EXERCISE DIRECTIONS ▸ Starting with the line that contains "make_old_stem(old_path, needle, parts)" and stopping after the line that contains "for body, members", output every line exactly as it stands.
-- START --
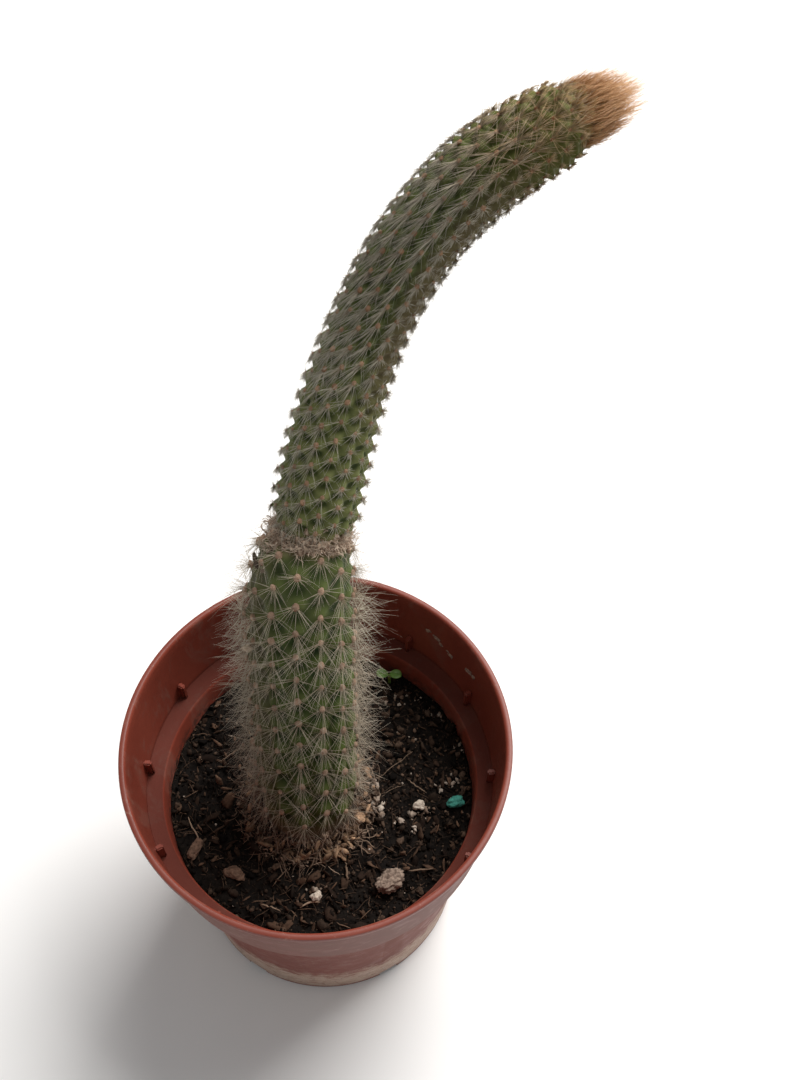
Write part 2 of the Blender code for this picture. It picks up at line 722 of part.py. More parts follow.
def settle(obj, ground):
    """Lowers obj until it is one gap above the ground's highest point under it."""
    graph = bpy.context.evaluated_depsgraph_get()
    below = BVHTree.FromObject(ground, graph)
    above = BVHTree.FromObject(obj, graph)
    drops = []
    for vert in obj.data.vertices:
        hit = below.ray_cast(vert.co, Vector((0, 0, -1)))
        if hit[0]:
            drops.append(hit[3])
    for vert in ground.data.vertices:
        hit = above.ray_cast(vert.co, Vector((0, 0, 1)))
        if hit[0]:
            drops.append(hit[3])
    obj.data.transform(Matrix.Translation((0, 0, GAP - min(drops))))


def make_loose_pieces(soil, parts):
    place, half_sizes, turn = PELLET
    pellet = lump("fertiliser_pellet", place, half_sizes, turn, 0.35, parts)
    add_material(pellet, (0.05, 0.30, 0.26), 0.6)
    settle(pellet, soil)
    place, half_sizes, turn = CLOD
    clod = lump("clod", place, half_sizes, turn, 0.5, parts)
    add_material(clod, (0.30, 0.20, 0.13), 0.9)
    settle(clod, soil)
    for name, place, half_sizes, turn in CHIPS:
        chip = lump(name, place, half_sizes, turn, 0.3, parts)
        add_material(chip, (0.22, 0.12, 0.07), 0.9)
        settle(chip, soil)
    for name, place, half_sizes, turn in PERLITE:
        grain = lump(name, place, half_sizes, turn, 0.5, parts)
        add_material(grain, (0.62, 0.58, 0.50), 0.9)
        settle(grain, soil)


def make_seedling(parts):
    """Two seed leaves on a stalk that stands in a plain hole in the mix."""
    foot = SOIL_TOP - SEEDLING_HOLE_DEPTH
    height = SEEDLING_HEIGHT + SEEDLING_HOLE_DEPTH
    bm = bmesh.new()
    bmesh.ops.create_cone(
        bm, cap_ends=True, segments=6, radius1=STALK_RADIUS, radius2=STALK_RADIUS, depth=height
    )
    middle = Vector((SEEDLING.x, SEEDLING.y, foot + height / 2))
    bmesh.ops.translate(bm, verts=bm.verts, vec=middle)
    seedling = add_object("seedling", mesh_from(bm, "seedling"), parts)
    leaves = new_collection("seed leaves")
    for side, tilt in ((-1, 12), (1, 4)):
        bm = bmesh.new()
        bmesh.ops.create_uvsphere(bm, u_segments=10, v_segments=6, radius=1)
        bmesh.ops.scale(bm, verts=bm.verts, vec=SEED_LEAF)
        leaf = add_object("seed_leaf", mesh_from(bm, "seed_leaf"), leaves)
        reach = Vector((side * 0.85 * SEED_LEAF.x, 0, 0))
        lift = Vector((SEEDLING.x, SEEDLING.y, SOIL_TOP + SEEDLING_HEIGHT))
        turn = Matrix.Rotation(math.radians(-side * tilt), 4, "Y")
        leaf.matrix_world = Matrix.Translation(lift) @ turn @ Matrix.Translation(reach)
    join_repeats(seedling, leaves)
    keep_largest(seedling)
    add_material(seedling, (0.16, 0.33, 0.06), 0.6)
    return seedling


def main():
    clear_scene()
    parts = new_collection("potted_monkey_tail_cactus")
    cutters = new_collection("cutters")
    needle = needle_mesh()
    old_path = Path(OLD_FOOT, OLD_FOOT_HANDLE, OLD_TOP_HANDLE, OLD_TOP)
    shoot_path = Path(JOINT, SHOOT_HANDLE_1, SHOOT_HANDLE_2, SHOOT_END)
    make_pot(parts, cutters)
    soil = make_soil(old_path, parts, cutters)
    make_old_stem(old_path, needle, parts)
    make_shoot(shoot_path, needle, parts)
    make_tip(shoot_path, needle, parts)
    make_joint_wool(needle, parts, cutters)
    make_foot_litter(old_path, needle, parts, cutters)
    bpy.context.view_layer.update()
    make_loose_pieces(soil, parts)
    make_seedling(parts)
    for obj in parts.objects:
        obj.data.shade_flat()


main()
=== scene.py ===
"""Looks of a potted monkey tail cactus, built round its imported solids.

Lengths are in metres. The frame is the part's own: the origin is at the centre of the pot's
underside, +Z is up, and the photograph was taken from the -Y side.
"""

import json
import math

import bmesh
import bpy
import numpy as np
from mathutils import Matrix, Vector, noise

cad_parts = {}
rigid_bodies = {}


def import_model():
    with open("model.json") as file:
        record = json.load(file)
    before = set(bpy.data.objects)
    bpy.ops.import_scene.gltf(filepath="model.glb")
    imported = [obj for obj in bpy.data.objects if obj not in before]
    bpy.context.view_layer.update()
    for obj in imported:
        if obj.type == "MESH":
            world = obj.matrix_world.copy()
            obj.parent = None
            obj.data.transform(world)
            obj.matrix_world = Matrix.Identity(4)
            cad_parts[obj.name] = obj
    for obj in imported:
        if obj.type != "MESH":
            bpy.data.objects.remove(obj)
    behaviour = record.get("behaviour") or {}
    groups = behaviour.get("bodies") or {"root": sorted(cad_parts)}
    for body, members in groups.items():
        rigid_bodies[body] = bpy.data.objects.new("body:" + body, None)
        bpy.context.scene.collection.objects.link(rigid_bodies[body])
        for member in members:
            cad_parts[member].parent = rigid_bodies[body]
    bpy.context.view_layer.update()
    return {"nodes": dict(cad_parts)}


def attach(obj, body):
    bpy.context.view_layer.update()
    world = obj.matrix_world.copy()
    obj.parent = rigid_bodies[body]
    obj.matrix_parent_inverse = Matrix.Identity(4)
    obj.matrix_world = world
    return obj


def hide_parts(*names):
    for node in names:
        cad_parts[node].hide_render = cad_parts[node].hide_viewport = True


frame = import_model()

MM = 0.001
TURN = 2 * math.pi
rng = np.random.default_rng(11)

# Pot, as in the part's source
POT_HEIGHT = 77.2 * MM
RIM_RADIUS = 42.5 * MM
LIP_WIDTH = 1.5 * MM
LIP_DEPTH = 1.6 * MM
COLLAR_DEPTH = 22.9 * MM
COLLAR_FOOT_RADIUS = 39.8 * MM
LEDGE_DEPTH = 19.4 * MM
LEDGE_OUTER_RADIUS = 39.4 * MM
LEDGE_INNER_RADIUS = 36.0 * MM
LEDGE_FALL = 1.2 * MM
BASE_RADIUS = 33.3 * MM
WALL = 0.95 * MM
FLOOR = 1.2 * MM
POT_STEPS = 160
RIB_COUNT = 12
RIB_SIZE = np.array((1.8, 1.2, 6.0)) * MM
DRAIN_COUNT = 6
DRAIN_RADIUS = 3.2 * MM
DRAIN_CIRCLE = 21.0 * MM
NOTCH_COUNT = 6
NOTCH_WIDTH = 5.0 * MM
NOTCH_HEIGHT = 2.6 * MM

# Potting mix, as in the part's source
SOIL_TOP = 49.4 * MM
SOIL_ROUGHNESS = 1.1 * MM
SOIL_LUMP = 9.0 * MM
SOIL_CALM_RADIUS = 19.0 * MM
SOIL_CALM_BLEND = 8.0 * MM
SOIL_EDGE = 35.3 * MM

# Places and radii, in millimetres, that stay clear of crumbs: the stem and the loose pieces
CLEARINGS = (
    (-3.0, -3.4, 10.5), (31.4, -3.0, 2.0), (16.6, -22.0, 2.6), (-28.0, -15.5, 1.9), (-18.5, -20.8, 1.9),
    (22.8, -4.0, 1.1), (0.3, -25.6, 1.0),
)

# Stems, as in the part's source
OLD_FOOT = np.array((-3.0, -5.8, 37.0)) * MM
OLD_FOOT_HANDLE = np.array((-2.5, 1.4, 66.1)) * MM
JOINT = np.array((0.2, 19.6, 127.2)) * MM
JOINT_DIRECTION = np.array((0.14, 0.41, 0.90)) / np.linalg.norm((0.14, 0.41, 0.90))
SIDE_STEP = 1.8 * MM
ACROSS = np.array((JOINT_DIRECTION[2], 0, -JOINT_DIRECTION[0]))
ACROSS = ACROSS / np.linalg.norm(ACROSS)
OLD_TOP = JOINT - SIDE_STEP * ACROSS
OLD_TOP_HANDLE = OLD_TOP - 14.0 * MM * JOINT_DIRECTION
OLD_RIBS = 14
OLD_SPACING = 7.5 * MM
OLD_CLOSING = 0.09 * MM
OLD_FIRST_AREOLE = 19.0 * MM
OLD_ROWS = 13
OLD_FOOT_RADIUS = 10.6 * MM
OLD_TOP_RADIUS = 9.7 * MM
OLD_FLAT_RADIUS = 7.5 * MM
OLD_SHOULDER = 9.0 * MM
TOP_TILT = 1.3 * MM
WOOL_DROP = 2.8 * MM
OLD_COMB = np.array((-0.22, 0.0, -0.08))
SHOOT_COMB = np.array((-0.60, 0.0, -0.05))
FRONT = np.array((0.05, -0.62, 0.78))
SHOOT_HANDLE_1 = JOINT + 70.0 * MM * JOINT_DIRECTION
SHOOT_HANDLE_2 = np.array((35.4, 54.0, 191.0)) * MM
SHOOT_END = np.array((50.5, 61.3, 196.1)) * MM
SHOOT_RIBS = 16
SHOOT_SPACING = 3.9 * MM
SHOOT_CLOSING = 0.016 * MM
SHOOT_FIRST_AREOLE = 6.0 * MM
SHOOT_ROWS = 25
SHOOT_GIRTH = (
    (0, 7.1), (4, 7.2), (12, 7.3), (24, 6.9), (44, 5.9), (62, 6.0), (76, 6.3), (86, 6.1), (91, 5.7), (94, 4.9),
)
TIP_START = 93.0 * MM
TIP_SEAT = 0.8 * MM
TIP_LENGTH = 7.2 * MM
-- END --
WORKED SOLUTION ▸
    make_old_stem(old_path, needle, parts)
    make_shoot(shoot_path, needle, parts)
    make_tip(shoot_path, needle, parts)
    make_joint_wool(needle, parts, cutters)
    make_foot_litter(old_path, needle, parts, cutters)
    bpy.context.view_layer.update()
    make_loose_pieces(soil, parts)
    make_seedling(parts)
    for obj in parts.objects:
        obj.data.shade_flat()


main()
=== scene.py ===
"""Looks of a potted monkey tail cactus, built round its imported solids.

Lengths are in metres. The frame is the part's own: the origin is at the centre of the pot's
underside, +Z is up, and the photograph was taken from the -Y side.
"""

import json
import math

import bmesh
import bpy
import numpy as np
from mathutils import Matrix, Vector, noise

cad_parts = {}
rigid_bodies = {}


def import_model():
    with open("model.json") as file:
        record = json.load(file)
    before = set(bpy.data.objects)
    bpy.ops.import_scene.gltf(filepath="model.glb")
    imported = [obj for obj in bpy.data.objects if obj not in before]
    bpy.context.view_layer.update()
    for obj in imported:
        if obj.type == "MESH":
            world = obj.matrix_world.copy()
            obj.parent = None
            obj.data.transform(world)
            obj.matrix_world = Matrix.Identity(4)
            cad_parts[obj.name] = obj
    for obj in imported:
        if obj.type != "MESH":
            bpy.data.objects.remove(obj)
    behaviour = record.get("behaviour") or {}
    groups = behaviour.get("bodies") or {"root": sorted(cad_parts)}
    for body, members in groups.items():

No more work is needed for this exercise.